Opening with a long political/historical preamble (Westphalia 1648, the League, the founding of the UN). Drew penalises this. Open with the legal issue, state the thesis, cite Article 38 and Lotus by case 1, and move.
Treating Austin as a straw man. The Austinian objection has a modern descendant in Goldsmith & Posner's rationalist account. The answer is not "Austin was wrong" but "Hart's redescription is more accurate; Henkin's empirical observation supports it".
Citing Lotus as gospel. The presumption has been narrowed (ICJ Nuclear Weapons AO 1996) and criticised (D'Amato). Cite it as the default-position case, then qualify.
Ignoring the modern overlay. Jus cogens (Arts 53, 64 VCLT 1969), erga omnes (Barcelona Traction ICJ 1970, dictum), individual criminal responsibility (Nuremberg, Rome Statute 1998), and corporate / NGO / armed-group actors all strain the state-centric model. An answer that ends in 1927 ends short.

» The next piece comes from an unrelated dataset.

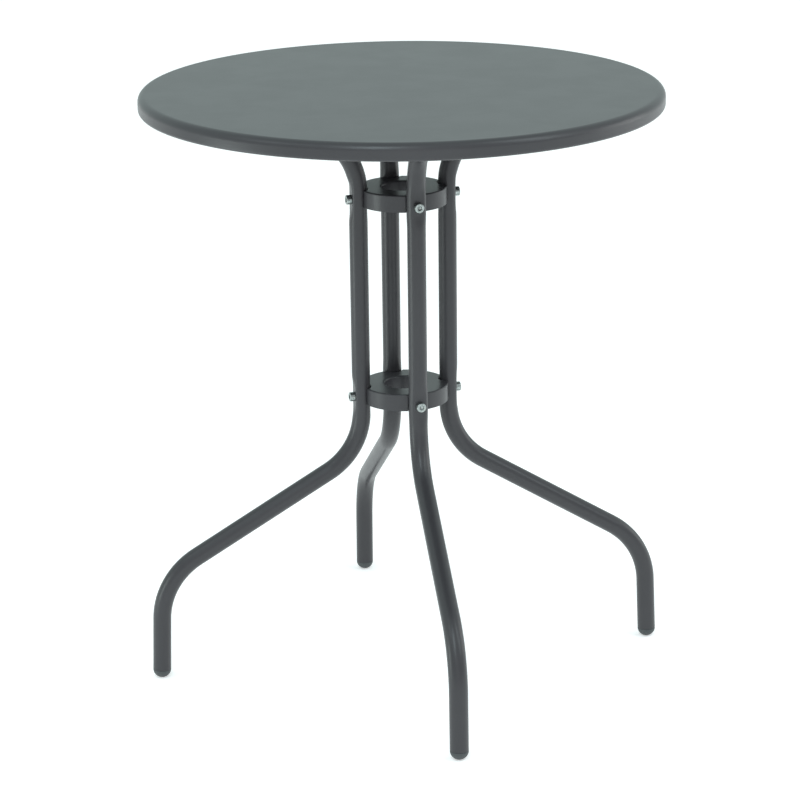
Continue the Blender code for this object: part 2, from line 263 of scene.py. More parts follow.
def drill(shape: Shape, holes: list[Matrix], radius: float, depth: float) -> None:
    """Drills round holes through a closed shape.

    Args:
        shape: The shape, changed in place.
        holes: One matrix a hole, whose local Z is the drill's axis, at the middle of its travel.
        radius: The drill's radius.
        depth: The drill's whole travel.
    """
    bits = bmesh.new()
    for hole in holes:
        bmesh.ops.create_cone(
            bits,
            cap_ends=True,
            segments=DRILL_SIDES,
            radius1=radius,
            radius2=radius,
            depth=depth,
            matrix=hole,
        )
    bit = placed(bits, "bits")
    blank = placed(shape.copy(), "work")
    cut = blank.modifiers.new("drill", "BOOLEAN")
    cut.operation = "DIFFERENCE"
    cut.solver = "EXACT"
    cut.object = bit
    graph = bpy.context.evaluated_depsgraph_get()
    drilled = bpy.data.meshes.new_from_object(blank.evaluated_get(graph))
    shape.clear()
    shape.from_mesh(drilled)
    used = [drilled, blank.data, bit.data]
    for tool in (blank, bit):
        bpy.data.objects.remove(tool, do_unlink=True)
    for mesh in used:
        bpy.data.meshes.remove(mesh)


class Profile:
    """A chain of edges in the XZ plane, drawn with straight runs and round turns, then revolved."""

    def __init__(self, radius: float, height: float) -> None:
        """Sets the pen down.

        Args:
            radius: Distance from the axis.
            height: Height of the first point.
        """
        self.shape = bmesh.new()
        self.pen = self.shape.verts.new((radius, 0.0, height))

    def line(self, radius: float, height: float) -> "Profile":
        """Draws a straight run to a point.

        Args:
            radius: The point's distance from the axis.
            height: Its height.

        Returns:
            The profile itself.
        """
        self.pen = bmesh.ops.extrude_vert_indiv(self.shape, verts=[self.pen])["verts"][0]
        self.pen.co = (radius, 0.0, height)
        return self

    def turn(self, radius: float, height: float, degrees: float, steps: int = 6) -> "Profile":
        """Draws an arc round a centre.

        Args:
            radius: The centre's distance from the axis.
            height: The centre's height.
            degrees: How far to turn; more than 0 turns outward going up.
            steps: How many edges the arc has.

        Returns:
            The profile itself.
        """
        centre = Vector((radius, 0.0, height))
        turned = math.radians(degrees)
        self.pen = spun(self.shape, [self.pen], centre, -SIDEWAYS, turned, steps)[0]
        return self

    def revolve(self, sides: int) -> Shape:
        """Turns the chain once round the axis and closes the shape.

        Args:
            sides: How many steps the turn has.

        Returns:
            The closed shape.
        """
        chain = [*self.shape.verts, *self.shape.edges]
        spun(self.shape, chain, ORIGIN, UP, math.tau, sides)
        weld(self.shape)
        return self.shape


class TubeBender:
    """A tube that is fed forward and bent in the XZ plane, as a bending machine makes it."""

    FEED_STEP = 0.004
    BEND_STEP = math.radians(3.0)

    def __init__(self, radius: float, sides: int, start: Vector, heading: Vector) -> None:
        """Clamps the tube's first edge loop.

        Args:
            radius: The tube's outer radius.
            sides: How many sides its section has.
            start: The middle of its first end.
            heading: The way that the tube is fed.
        """
        self.shape = bmesh.new()
        self.position = start.copy()
        self.heading = heading.normalized()
        bmesh.ops.create_circle(
            self.shape,
            cap_ends=False,
            segments=sides,
            radius=radius,
            matrix=facing(self.heading, start),
        )
        self.end_loop = list(self.shape.edges)

    def feed(self, length: float) -> None:
        """Adds a straight run.

        Args:
            length: Its length.
        """
        steps = max(1, round(length / self.FEED_STEP))
        step = self.heading * (length / steps)
        for _ in range(steps):
            grown = bmesh.ops.extrude_edge_only(self.shape, edges=self.end_loop)
            self.end_loop = loops_of(grown["geom"])
            bmesh.ops.translate(self.shape, vec=step, verts=verts_of(self.end_loop))
        self.position += self.heading * length

    def bend(self, radius: float, angle: float) -> None:
        """Bends the tube.

        Args:
            radius: The bend's radius on the centreline.
            angle: How far the heading turns about +Y; more than 0 bends from +Z to +X.
        """
        inward = SIDEWAYS.cross(self.heading) * math.copysign(1.0, angle)
        centre = self.position + inward * radius
        chain = [*verts_of(self.end_loop), *self.end_loop]
        steps = max(2, math.ceil(abs(angle) / self.BEND_STEP))
        self.end_loop = loops_of(spun(self.shape, chain, centre, SIDEWAYS, angle, steps))
        turned = Matrix.Rotation(angle, 4, SIDEWAYS)
        self.position = centre + turned @ (self.position - centre)
        self.heading = turned @ self.heading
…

Confusing Higgins for Hart. Hart accepts the rules frame and asks what is missing; Higgins reframes rules as decisions. Cite each precisely or not at all.

Exam answer skeleton

  1. ISSUE. Is international law really law? Thesis: yes, of a decentralised, consent-based, horizontal kind, anchored in Article 38(1) and disciplined by Lotus.
  2. RULE. Define PIL (Brierly/Crawford). Article 38(1) ICJ Statute. Sovereignty (Arts 2(1), 2(7) UN Charter) as organising principle, consent as mechanism. Lotus for the default-position rule.
  3. APPLICATION. Lotus (sovereignty/consent), North Sea (custom structure), Asylum (evidentiary demands), Nicaragua (treaty/custom interplay), Reparation (personality beyond states).
  4. CRITIQUE. Austin (positive morality) → Hart (primitive but real) → Kelsen (validity, not coercion) → Higgins (process) → Koskenniemi (apology/utopia) → Goldsmith & Posner (rationalist).
  5. EVALUATION. Henkin on compliance. Asymmetry. Modern strain: jus cogens, erga omnes, individual responsibility, non-state actors. Frame holds; species mutating.
  6. CONCLUSION. Take a position. International law is law — decentralised, consent-based, primitive-but-real — but defended through the modern overlay, not just through 1927.